Start of Listed records
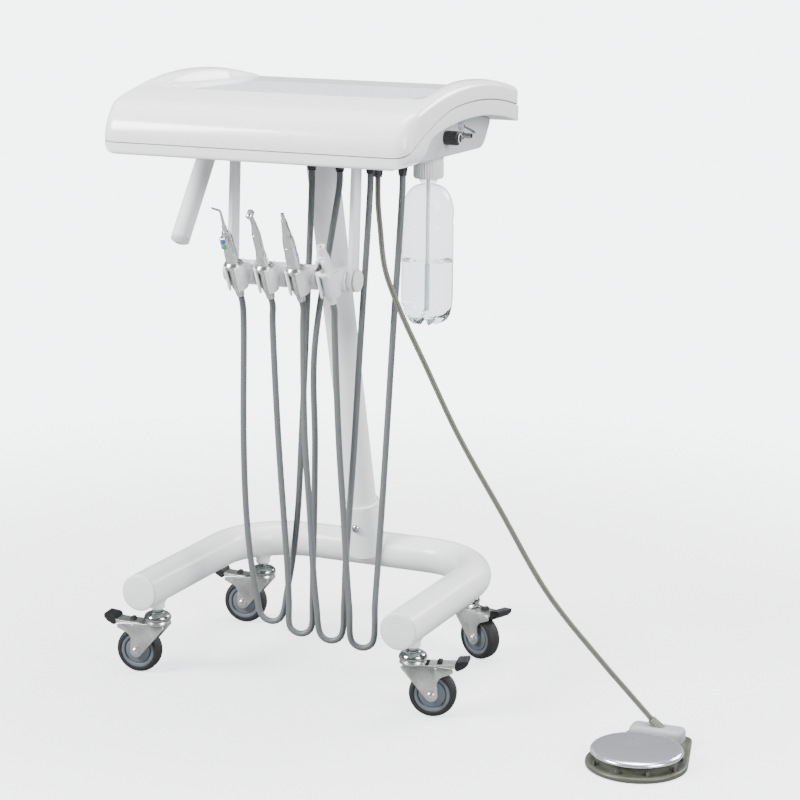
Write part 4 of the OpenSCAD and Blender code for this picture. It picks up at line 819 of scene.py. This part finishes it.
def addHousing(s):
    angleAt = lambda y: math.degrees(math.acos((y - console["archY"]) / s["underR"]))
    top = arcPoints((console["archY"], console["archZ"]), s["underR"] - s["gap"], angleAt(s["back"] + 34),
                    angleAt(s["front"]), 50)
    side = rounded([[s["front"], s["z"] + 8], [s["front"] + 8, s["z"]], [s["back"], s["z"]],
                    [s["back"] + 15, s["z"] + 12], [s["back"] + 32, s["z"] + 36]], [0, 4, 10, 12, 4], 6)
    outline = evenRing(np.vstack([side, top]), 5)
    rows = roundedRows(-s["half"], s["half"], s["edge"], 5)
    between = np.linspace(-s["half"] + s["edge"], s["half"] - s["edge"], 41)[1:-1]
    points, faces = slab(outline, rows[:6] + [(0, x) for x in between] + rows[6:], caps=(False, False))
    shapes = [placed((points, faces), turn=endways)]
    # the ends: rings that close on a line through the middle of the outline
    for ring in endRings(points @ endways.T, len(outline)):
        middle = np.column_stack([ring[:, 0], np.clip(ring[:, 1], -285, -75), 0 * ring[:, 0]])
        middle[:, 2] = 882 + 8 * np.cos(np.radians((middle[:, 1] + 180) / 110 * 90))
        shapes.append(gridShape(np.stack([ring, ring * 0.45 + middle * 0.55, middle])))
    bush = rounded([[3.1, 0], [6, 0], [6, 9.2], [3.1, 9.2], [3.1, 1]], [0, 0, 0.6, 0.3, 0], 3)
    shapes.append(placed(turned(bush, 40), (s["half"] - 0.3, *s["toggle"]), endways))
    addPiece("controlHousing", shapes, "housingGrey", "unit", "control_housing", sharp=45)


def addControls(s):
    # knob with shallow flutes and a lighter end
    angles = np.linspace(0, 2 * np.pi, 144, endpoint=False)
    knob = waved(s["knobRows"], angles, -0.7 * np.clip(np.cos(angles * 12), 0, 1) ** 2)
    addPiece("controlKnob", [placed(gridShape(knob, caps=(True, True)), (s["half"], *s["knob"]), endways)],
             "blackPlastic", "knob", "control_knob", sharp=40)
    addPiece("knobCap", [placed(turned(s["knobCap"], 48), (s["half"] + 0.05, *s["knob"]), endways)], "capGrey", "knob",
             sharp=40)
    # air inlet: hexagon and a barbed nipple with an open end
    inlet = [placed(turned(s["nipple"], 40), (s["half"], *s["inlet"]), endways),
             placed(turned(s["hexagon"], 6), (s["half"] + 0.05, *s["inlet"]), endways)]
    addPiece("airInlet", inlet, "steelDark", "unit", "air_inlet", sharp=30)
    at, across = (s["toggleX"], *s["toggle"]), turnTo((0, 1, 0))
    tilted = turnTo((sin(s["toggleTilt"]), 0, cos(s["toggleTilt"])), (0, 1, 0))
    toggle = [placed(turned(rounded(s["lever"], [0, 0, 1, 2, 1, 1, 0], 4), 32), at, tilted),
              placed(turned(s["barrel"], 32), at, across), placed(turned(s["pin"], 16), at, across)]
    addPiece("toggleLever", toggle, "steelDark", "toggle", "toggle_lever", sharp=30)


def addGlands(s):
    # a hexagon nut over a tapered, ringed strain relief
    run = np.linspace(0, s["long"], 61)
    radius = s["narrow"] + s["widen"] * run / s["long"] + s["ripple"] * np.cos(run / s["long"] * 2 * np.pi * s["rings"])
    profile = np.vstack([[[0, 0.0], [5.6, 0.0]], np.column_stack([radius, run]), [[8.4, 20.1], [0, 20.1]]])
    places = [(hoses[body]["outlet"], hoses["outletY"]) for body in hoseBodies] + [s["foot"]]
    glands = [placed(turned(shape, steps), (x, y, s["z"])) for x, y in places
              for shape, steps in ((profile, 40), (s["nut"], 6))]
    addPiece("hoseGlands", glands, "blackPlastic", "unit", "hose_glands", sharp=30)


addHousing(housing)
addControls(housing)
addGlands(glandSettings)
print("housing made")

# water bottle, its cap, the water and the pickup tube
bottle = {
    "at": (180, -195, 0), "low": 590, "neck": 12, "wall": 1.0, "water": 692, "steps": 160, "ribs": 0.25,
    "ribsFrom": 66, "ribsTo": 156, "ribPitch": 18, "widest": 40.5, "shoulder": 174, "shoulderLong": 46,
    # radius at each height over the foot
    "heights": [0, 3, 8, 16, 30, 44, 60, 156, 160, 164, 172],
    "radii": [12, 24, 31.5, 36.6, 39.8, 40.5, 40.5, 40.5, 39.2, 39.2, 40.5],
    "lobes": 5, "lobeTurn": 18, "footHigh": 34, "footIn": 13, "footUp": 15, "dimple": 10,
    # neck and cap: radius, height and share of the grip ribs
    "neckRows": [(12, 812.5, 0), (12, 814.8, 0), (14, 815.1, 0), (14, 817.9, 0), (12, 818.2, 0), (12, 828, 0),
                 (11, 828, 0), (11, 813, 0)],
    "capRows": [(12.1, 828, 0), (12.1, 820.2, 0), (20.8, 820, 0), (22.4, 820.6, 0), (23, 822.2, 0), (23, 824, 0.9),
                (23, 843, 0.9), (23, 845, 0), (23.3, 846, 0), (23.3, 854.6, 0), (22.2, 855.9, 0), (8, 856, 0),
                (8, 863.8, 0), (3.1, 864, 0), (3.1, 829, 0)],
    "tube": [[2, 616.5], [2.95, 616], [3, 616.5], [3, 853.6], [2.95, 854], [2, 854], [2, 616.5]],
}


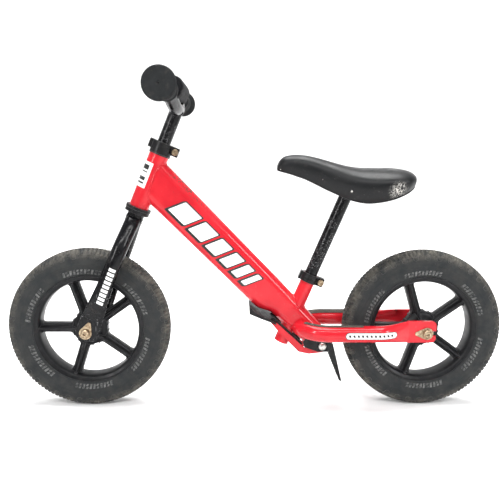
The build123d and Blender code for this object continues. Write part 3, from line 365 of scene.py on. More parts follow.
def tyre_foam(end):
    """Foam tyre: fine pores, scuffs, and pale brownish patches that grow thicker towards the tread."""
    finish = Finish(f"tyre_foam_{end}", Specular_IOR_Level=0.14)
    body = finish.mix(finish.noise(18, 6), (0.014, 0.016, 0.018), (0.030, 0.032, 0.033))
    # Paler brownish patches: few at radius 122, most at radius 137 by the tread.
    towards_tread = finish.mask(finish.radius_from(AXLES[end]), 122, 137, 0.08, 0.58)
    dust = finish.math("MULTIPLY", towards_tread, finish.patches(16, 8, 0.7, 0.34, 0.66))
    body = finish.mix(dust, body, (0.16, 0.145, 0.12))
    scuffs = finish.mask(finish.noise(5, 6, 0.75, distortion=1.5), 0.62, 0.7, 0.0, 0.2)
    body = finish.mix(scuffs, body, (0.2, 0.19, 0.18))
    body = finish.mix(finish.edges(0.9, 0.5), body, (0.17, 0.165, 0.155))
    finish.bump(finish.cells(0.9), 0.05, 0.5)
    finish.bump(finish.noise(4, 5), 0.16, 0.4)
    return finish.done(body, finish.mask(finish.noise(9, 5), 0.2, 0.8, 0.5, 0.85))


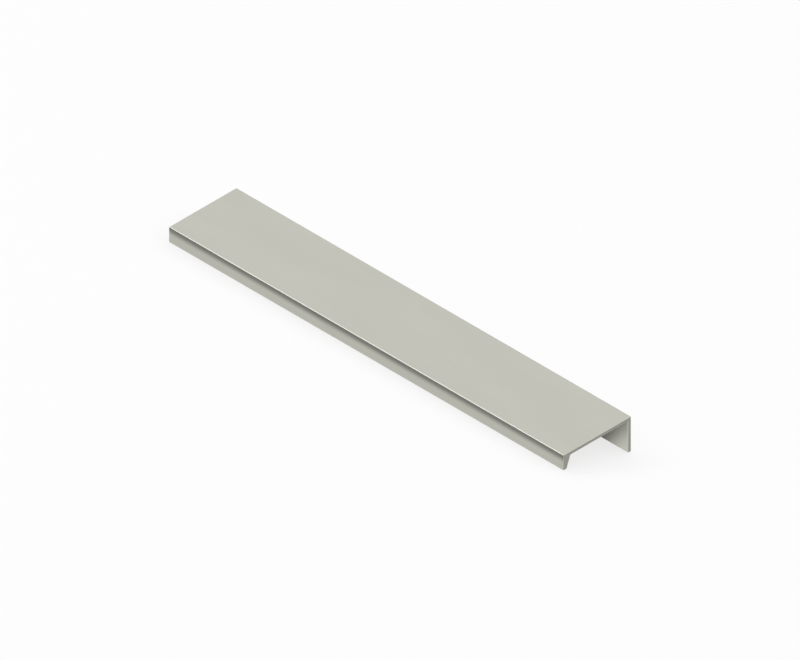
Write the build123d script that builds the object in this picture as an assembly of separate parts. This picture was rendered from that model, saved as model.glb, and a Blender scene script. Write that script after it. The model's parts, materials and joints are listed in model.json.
End of Listed records
* _The request_
Take the records above and return them exactly as written.

* _Result_
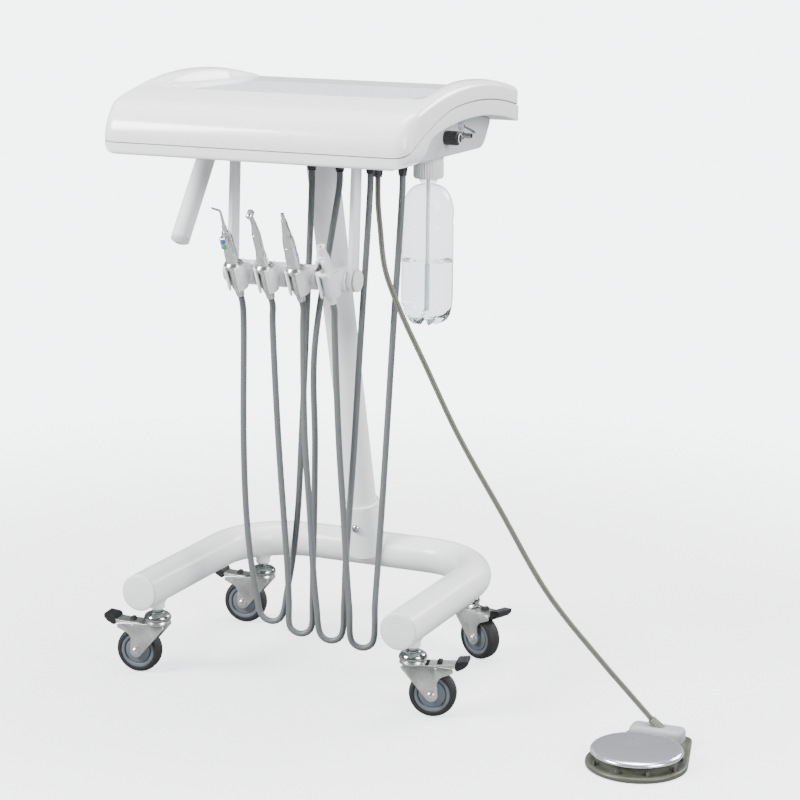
Write part 4 of the OpenSCAD and Blender code for this picture. It picks up at line 819 of scene.py. This part finishes it.
def addHousing(s):
    angleAt = lambda y: math.degrees(math.acos((y - console["archY"]) / s["underR"]))
    top = arcPoints((console["archY"], console["archZ"]), s["underR"] - s["gap"], angleAt(s["back"] + 34),
                    angleAt(s["front"]), 50)
    side = rounded([[s["front"], s["z"] + 8], [s["front"] + 8, s["z"]], [s["back"], s["z"]],
                    [s["back"] + 15, s["z"] + 12], [s["back"] + 32, s["z"] + 36]], [0, 4, 10, 12, 4], 6)
    outline = evenRing(np.vstack([side, top]), 5)
    rows = roundedRows(-s["half"], s["half"], s["edge"], 5)
    between = np.linspace(-s["half"] + s["edge"], s["half"] - s["edge"], 41)[1:-1]
    points, faces = slab(outline, rows[:6] + [(0, x) for x in between] + rows[6:], caps=(False, False))
    shapes = [placed((points, faces), turn=endways)]
    # the ends: rings that close on a line through the middle of the outline
    for ring in endRings(points @ endways.T, len(outline)):
        middle = np.column_stack([ring[:, 0], np.clip(ring[:, 1], -285, -75), 0 * ring[:, 0]])
        middle[:, 2] = 882 + 8 * np.cos(np.radians((middle[:, 1] + 180) / 110 * 90))
        shapes.append(gridShape(np.stack([ring, ring * 0.45 + middle * 0.55, middle])))
    bush = rounded([[3.1, 0], [6, 0], [6, 9.2], [3.1, 9.2], [3.1, 1]], [0, 0, 0.6, 0.3, 0], 3)
    shapes.append(placed(turned(bush, 40), (s["half"] - 0.3, *s["toggle"]), endways))
    addPiece("controlHousing", shapes, "housingGrey", "unit", "control_housing", sharp=45)


def addControls(s):
    # knob with shallow flutes and a lighter end
    angles = np.linspace(0, 2 * np.pi, 144, endpoint=False)
    knob = waved(s["knobRows"], angles, -0.7 * np.clip(np.cos(angles * 12), 0, 1) ** 2)
    addPiece("controlKnob", [placed(gridShape(knob, caps=(True, True)), (s["half"], *s["knob"]), endways)],
             "blackPlastic", "knob", "control_knob", sharp=40)
    addPiece("knobCap", [placed(turned(s["knobCap"], 48), (s["half"] + 0.05, *s["knob"]), endways)], "capGrey", "knob",
             sharp=40)
    # air inlet: hexagon and a barbed nipple with an open end
    inlet = [placed(turned(s["nipple"], 40), (s["half"], *s["inlet"]), endways),
             placed(turned(s["hexagon"], 6), (s["half"] + 0.05, *s["inlet"]), endways)]
    addPiece("airInlet", inlet, "steelDark", "unit", "air_inlet", sharp=30)
    at, across = (s["toggleX"], *s["toggle"]), turnTo((0, 1, 0))
    tilted = turnTo((sin(s["toggleTilt"]), 0, cos(s["toggleTilt"])), (0, 1, 0))
    toggle = [placed(turned(rounded(s["lever"], [0, 0, 1, 2, 1, 1, 0], 4), 32), at, tilted),
              placed(turned(s["barrel"], 32), at, across), placed(turned(s["pin"], 16), at, across)]
    addPiece("toggleLever", toggle, "steelDark", "toggle", "toggle_lever", sharp=30)


def addGlands(s):
    # a hexagon nut over a tapered, ringed strain relief
    run = np.linspace(0, s["long"], 61)
    radius = s["narrow"] + s["widen"] * run / s["long"] + s["ripple"] * np.cos(run / s["long"] * 2 * np.pi * s["rings"])
    profile = np.vstack([[[0, 0.0], [5.6, 0.0]], np.column_stack([radius, run]), [[8.4, 20.1], [0, 20.1]]])
    places = [(hoses[body]["outlet"], hoses["outletY"]) for body in hoseBodies] + [s["foot"]]
    glands = [placed(turned(shape, steps), (x, y, s["z"])) for x, y in places
              for shape, steps in ((profile, 40), (s["nut"], 6))]
    addPiece("hoseGlands", glands, "blackPlastic", "unit", "hose_glands", sharp=30)


addHousing(housing)
addControls(housing)
addGlands(glandSettings)
print("housing made")

# water bottle, its cap, the water and the pickup tube
bottle = {
    "at": (180, -195, 0), "low": 590, "neck": 12, "wall": 1.0, "water": 692, "steps": 160, "ribs": 0.25,
    "ribsFrom": 66, "ribsTo": 156, "ribPitch": 18, "widest": 40.5, "shoulder": 174, "shoulderLong": 46,
    # radius at each height over the foot
    "heights": [0, 3, 8, 16, 30, 44, 60, 156, 160, 164, 172],
    "radii": [12, 24, 31.5, 36.6, 39.8, 40.5, 40.5, 40.5, 39.2, 39.2, 40.5],
    "lobes": 5, "lobeTurn": 18, "footHigh": 34, "footIn": 13, "footUp": 15, "dimple": 10,
    # neck and cap: radius, height and share of the grip ribs
    "neckRows": [(12, 812.5, 0), (12, 814.8, 0), (14, 815.1, 0), (14, 817.9, 0), (12, 818.2, 0), (12, 828, 0),
                 (11, 828, 0), (11, 813, 0)],
    "capRows": [(12.1, 828, 0), (12.1, 820.2, 0), (20.8, 820, 0), (22.4, 820.6, 0), (23, 822.2, 0), (23, 824, 0.9),
                (23, 843, 0.9), (23, 845, 0), (23.3, 846, 0), (23.3, 854.6, 0), (22.2, 855.9, 0), (8, 856, 0),
                (8, 863.8, 0), (3.1, 864, 0), (3.1, 829, 0)],
    "tube": [[2, 616.5], [2.95, 616], [3, 616.5], [3, 853.6], [2.95, 854], [2, 854], [2, 616.5]],
}


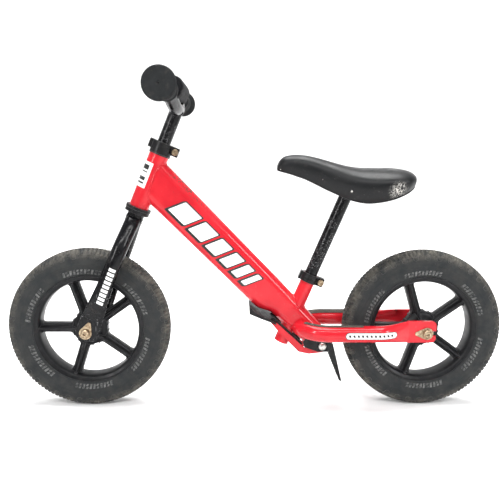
The build123d and Blender code for this object continues. Write part 3, from line 365 of scene.py on. More parts follow.
def tyre_foam(end):
    """Foam tyre: fine pores, scuffs, and pale brownish patches that grow thicker towards the tread."""
    finish = Finish(f"tyre_foam_{end}", Specular_IOR_Level=0.14)
    body = finish.mix(finish.noise(18, 6), (0.014, 0.016, 0.018), (0.030, 0.032, 0.033))
    # Paler brownish patches: few at radius 122, most at radius 137 by the tread.
    towards_tread = finish.mask(finish.radius_from(AXLES[end]), 122, 137, 0.08, 0.58)
    dust = finish.math("MULTIPLY", towards_tread, finish.patches(16, 8, 0.7, 0.34, 0.66))
    body = finish.mix(dust, body, (0.16, 0.145, 0.12))
    scuffs = finish.mask(finish.noise(5, 6, 0.75, distortion=1.5), 0.62, 0.7, 0.0, 0.2)
    body = finish.mix(scuffs, body, (0.2, 0.19, 0.18))
    body = finish.mix(finish.edges(0.9, 0.5), body, (0.17, 0.165, 0.155))
    finish.bump(finish.cells(0.9), 0.05, 0.5)
    finish.bump(finish.noise(4, 5), 0.16, 0.4)
    return finish.done(body, finish.mask(finish.noise(9, 5), 0.2, 0.8, 0.5, 0.85))


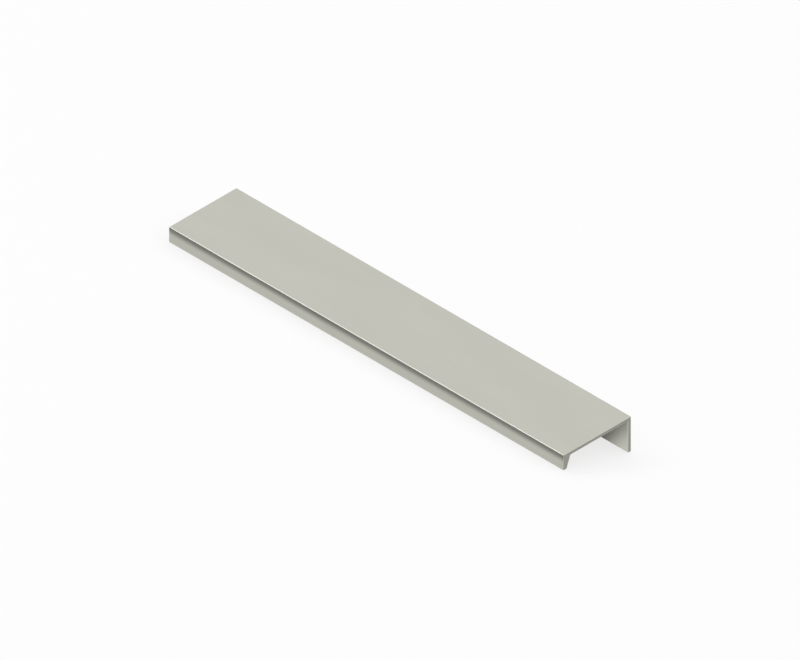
Write the build123d script that builds the object in this picture as an assembly of separate parts. This picture was rendered from that model, saved as model.glb, and a Blender scene script. Write that script after it. The model's parts, materials and joints are listed in model.json.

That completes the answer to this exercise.